Scan the data for "parts" and copy the lines it appears in.

--- START OF Given data ---

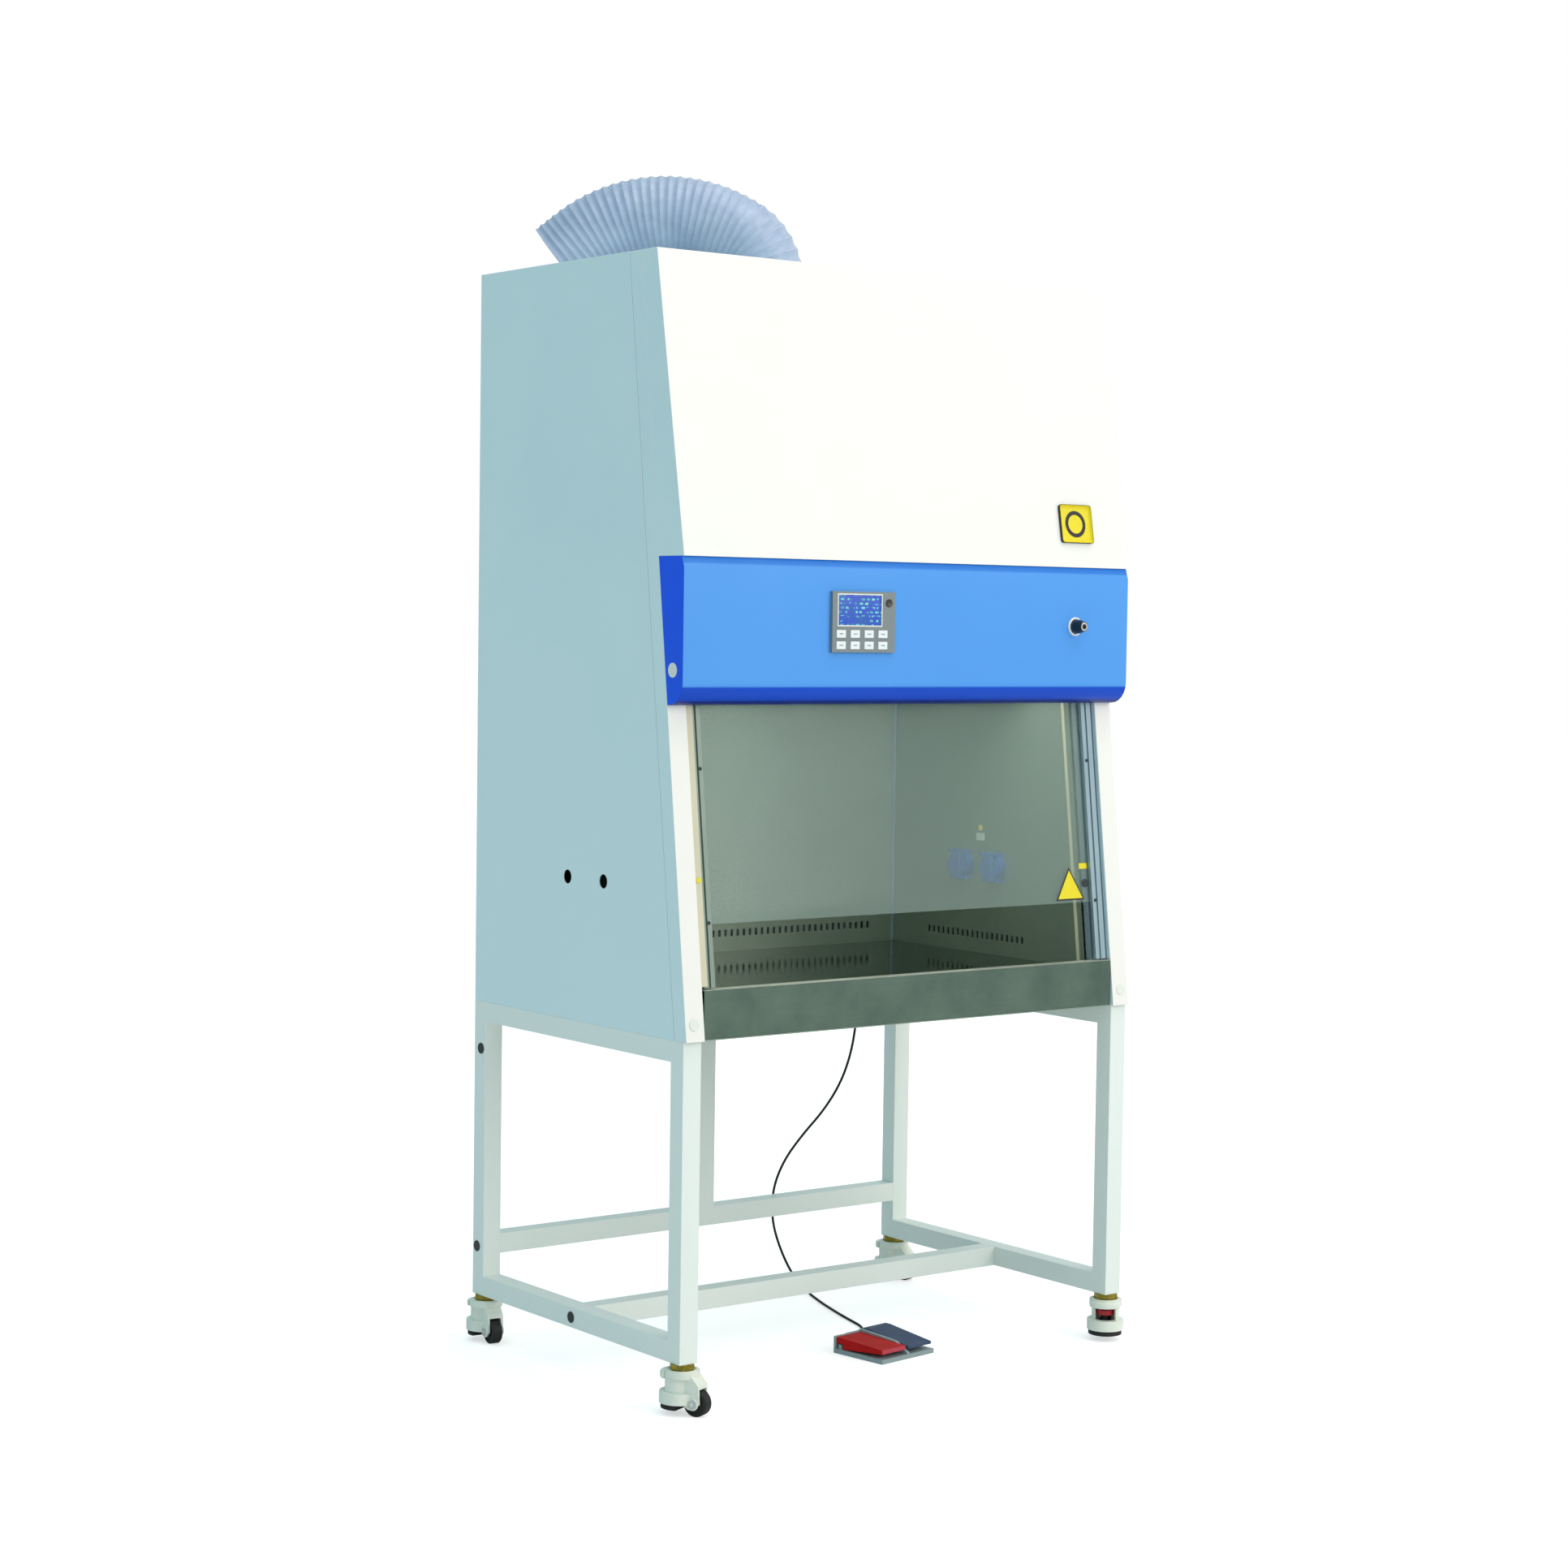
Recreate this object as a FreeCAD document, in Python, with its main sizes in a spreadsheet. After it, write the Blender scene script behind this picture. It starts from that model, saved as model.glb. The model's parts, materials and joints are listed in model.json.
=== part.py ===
"""Ducted safety cabinet (fume hood) on a caster stand, with exhaust hose and foot switch.

Axes: X across the cabinet, Y from front to back, Z up from the floor. Millimetres.
Each named solid is one piece of the real object; every size below sits in the sheet.
"""
import FreeCAD, Part
import math
import os
import Sketcher

os.makedirs("parts", exist_ok=True)
doc = FreeCAD.newDocument("fume_hood")
Vector = FreeCAD.Vector
sheet = doc.addObject("Spreadsheet::Sheet", "sizes")


class Size:
    """A length or number that keeps its sheet expression and its value together."""

    def __init__(self, text, value):
        self.text = text
        self.value = value

    def __add__(self, other):
        other = as_size(other)
        return Size(f"({self.text} + {other.text})", self.value + other.value)

    def __sub__(self, other):
        other = as_size(other)
        return Size(f"({self.text} - {other.text})", self.value - other.value)

    def __mul__(self, other):
        other = as_size(other)
        return Size(f"({self.text} * {other.text})", self.value * other.value)

    def __truediv__(self, other):
        other = as_size(other)
        return Size(f"({self.text} / {other.text})", self.value / other.value)

    def __radd__(self, other):
        return as_size(other) + self

    def __rsub__(self, other):
        return as_size(other) - self

    def __rmul__(self, other):
        return as_size(other) * self

    def __neg__(self):
        return Size(f"(0 - {self.text})", -self.value)


def as_size(number):
    if isinstance(number, Size):
        return number
    return Size(f"({number!r})", float(number))


def size(name, value):
    """Put one driving size in the sheet and hand it back for use in formulas."""
    size.row += 1
    sheet.set(f"A{size.row}", name)
    sheet.set(f"B{size.row}", str(value))
    sheet.setAlias(f"B{size.row}", name)
    return Size(f"sizes.{name}", float(value))


size.row = 0

# ---- Overall sizes ----
origin_x = size("origin_x", -4.3695)
origin_y = size("origin_y", -416.3208)
cab_width = size("cab_width", 1100)
cab_depth = size("cab_depth", 730)
cab_top = size("cab_top", 2138)
stand_top = size("stand_top", 690)
half = cab_width / 2
lean = size("lean", 0.1206)
foot_setback = size("foot_setback", -9)
skin = size("skin", 2)
gap = size("gap", 0.3)
running = size("running", 0.05)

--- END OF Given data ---

**Expected answer:**
Recreate this object as a FreeCAD document, in Python, with its main sizes in a spreadsheet. After it, write the Blender scene script behind this picture. It starts from that model, saved as model.glb. The model's parts, materials and joints are listed in model.json.
os.makedirs("parts", exist_ok=True)